Karahan, son dönemdeki kredi büyüme gelişmelerinin, finansal koşullardaki sıkılığın dezenflasyon sürecini destekleyecek düzeyde olduğunu teyit ettiğini aktardı.
Kararlılıkla sürdürülen sıkı parasal duruşun Türk lirası varlıklara olan ilgiyi artırdığına dikkati çeken Karahan, "Mart ayından bu yana Türk lirası mevduatın payı yükselerek yıl sonu hedefimiz olan yüzde 50'yi aşarken, kur korumalı mevduatın payı ise yüzde 11'e geriledi. Para piyasası fonlarını da mevduat gibi değerlendirdiğimizde Türk lirası payını daha yüksek hesaplıyoruz. KKM'nin hedefleri ve asgari faizinde atılan adımların da etkisiyle Türk lirası mevduat payındaki artışın devam edeceğini düşünüyoruz." dedi.
Karahan, Türkiye'nin mevcut politika duruşunun, ülkeye yönelik risk algısının iyileşmesini, risk priminin düşüş sürecini de desteklediğini bildirerek, "Mart ayı içerisinde aldığımız kararlarla sıkı para politikası duruşumuz pekiştirilmiş, uyguladığımız politikalara olan güven artmış ve rezerv görünümü iyileşmiştir. Ayrıca bu süreçte kredi derecelendirme kuruluşlarının not artırımları dış finansman görünümünü desteklemiştir. Jeopolitik gelişmeler sebebiyle oynak bir görünüm izlese de risk primi ılımlı seyrini sürdürmektedir." ifadelerini kullandı.
Risk primindeki görünümün, Türkiye'ye yönelik portföy akımlarını desteklemesine karşın haziranda portföy çıkışlarının gözlendiğini dile getiren Karahan, sermaye hareketlerinin temmuzda dengelendiğini söyledi.
Karahan, önceki rapor döneminden bu yana portföy girişlerinin ağırlıklı olarak DİBS piyasasında yoğunlaştığını, off shore swap kanalıyla da girişlerin gözlendiğini aktardı.

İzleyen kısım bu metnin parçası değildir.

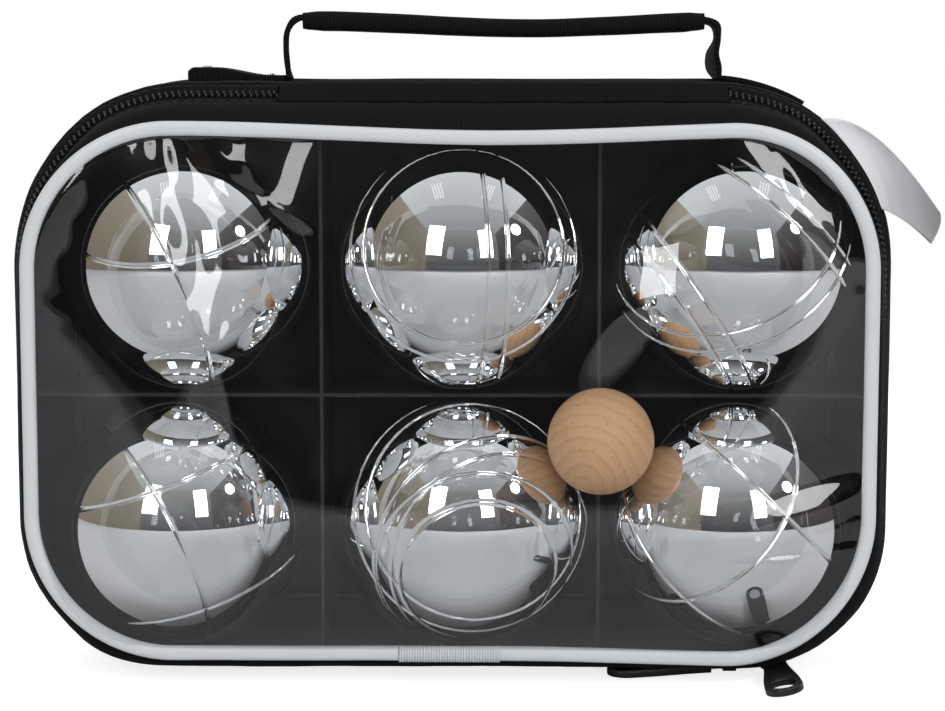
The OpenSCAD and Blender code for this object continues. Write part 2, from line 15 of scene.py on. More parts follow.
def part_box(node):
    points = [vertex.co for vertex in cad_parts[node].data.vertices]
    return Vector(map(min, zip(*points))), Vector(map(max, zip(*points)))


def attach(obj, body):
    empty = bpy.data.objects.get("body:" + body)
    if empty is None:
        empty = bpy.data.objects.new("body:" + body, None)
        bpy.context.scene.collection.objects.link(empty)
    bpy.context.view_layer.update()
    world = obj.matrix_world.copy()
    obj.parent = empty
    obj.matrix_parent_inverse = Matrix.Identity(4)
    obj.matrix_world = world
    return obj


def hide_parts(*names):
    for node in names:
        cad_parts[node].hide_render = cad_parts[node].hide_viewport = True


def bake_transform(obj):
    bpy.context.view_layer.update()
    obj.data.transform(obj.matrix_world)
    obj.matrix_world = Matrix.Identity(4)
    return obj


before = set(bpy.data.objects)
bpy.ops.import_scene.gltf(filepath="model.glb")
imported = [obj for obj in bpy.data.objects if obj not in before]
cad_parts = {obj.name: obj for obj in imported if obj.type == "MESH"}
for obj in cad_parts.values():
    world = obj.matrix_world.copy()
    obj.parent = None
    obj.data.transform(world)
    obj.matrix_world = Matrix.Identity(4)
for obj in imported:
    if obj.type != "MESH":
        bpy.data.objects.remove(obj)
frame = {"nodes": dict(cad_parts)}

log = logging.getLogger("boule_case")
MM = 0.001
Point = tuple[float, float, float]
Place = tuple[float, float]
Colour = tuple[float, float, float]
RingPlace = tuple[float, float, float, float]
CAMERA_AT: Point = (0.0147, -0.738, 0.1705)
LEFT_LAMP_AT: Point = (-0.80, -1.75, 0.98)
RIGHT_LAMP_AT: Point = (0.78, -1.80, 0.88)


class Body(str, Enum):
    """The moving bodies that a dressed piece rides on."""

    CASE = "case"
    LID = "lid"
    HANDLE = "handle"
    JACK = "jack"
    LEFT_PULL = "left_pull"
    RIGHT_PULL = "right_pull"


# Numbers


def clamp(value: float, low: float = 0.0, high: float = 1.0) -> float:
    """Return value held between low and high."""
    return max(low, min(high, value))


def ease(value: float) -> float:
    """Return the smooth step of a share from 0 to 1."""
    t = clamp(value)
    return t * t * (3 - 2 * t)


def mix(a: float, b: float, share: float) -> float:
    """Return the value that lies the given share of the way from a to b."""
    return a + (b - a) * share


def bell(distance: float, width: float) -> float:
    """Return a smooth bump of height 1 that fades over about its width."""
    return math.exp(-((distance / width) ** 2))


def drift(x: float, y: float, z: float, size: float, seed: float = 0.0) -> float:
    """Return smooth noise from -1 to 1.

    Args:
        x, y, z: The place, in millimetres.
        size: The rough size of one bump of the noise.
        seed: A shift that gives other noise at the same place.

    Returns:
        The noise at that place.
    """
    return noise.noise(Vector((x, y, z)) / size + Vector((seed, seed * 1.7, seed * 0.6)))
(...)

Sermaye girişlerinin ilerleyen dönemde jeopolitik gelişmelere bağlı oynaklık gösterebileceğine işaret eden Karahan, şu bilgileri verdi:
"Mart ayında yaptığımız ilave parasal sıkılaştırma, yurt içi ve dışı yerleşiklerin Türk lirasına güvenini artırdı ve rezervlere olumlu yansıdı, TCMB taraflı swap bakiyesini 31 Temmuz itibarıyla sıfıra indirdik. Sonrasında sterilizasyon amaçlı olarak ters yönde swap işlemlerine başladık. 22 Mart ile 2 Ağustos arasında brüt rezervler 26,5 milyar dolar artış gösterirken, net döviz pozisyonumuz 93,1 milyar dolar iyileşti. 2 Ağustos itibarıyla brüt rezerv düzeyimiz 150 milyar doların üzerine çıktı. Swap hariç net rezervlerimiz, yurt içinde yaptığımız Türk Lirası karşılığı döviz swapları da dahil ettiğimizde 28,6 milyar dolara yükseldi."
Karahan, dış talebe ilişkin varsayımları 2024 ve 2025 yılları için sınırlı bir miktar güncellediklerini belirterek, "Ham petrol fiyatı varsayımımızı gerçekleşme kaynaklı olarak 2024 yılı için aşağı çekerken, 2025 yılı için büyük oranda koruduk. Gıda fiyatları varsayımımızı ise sabit tuttuk." diye konuştu.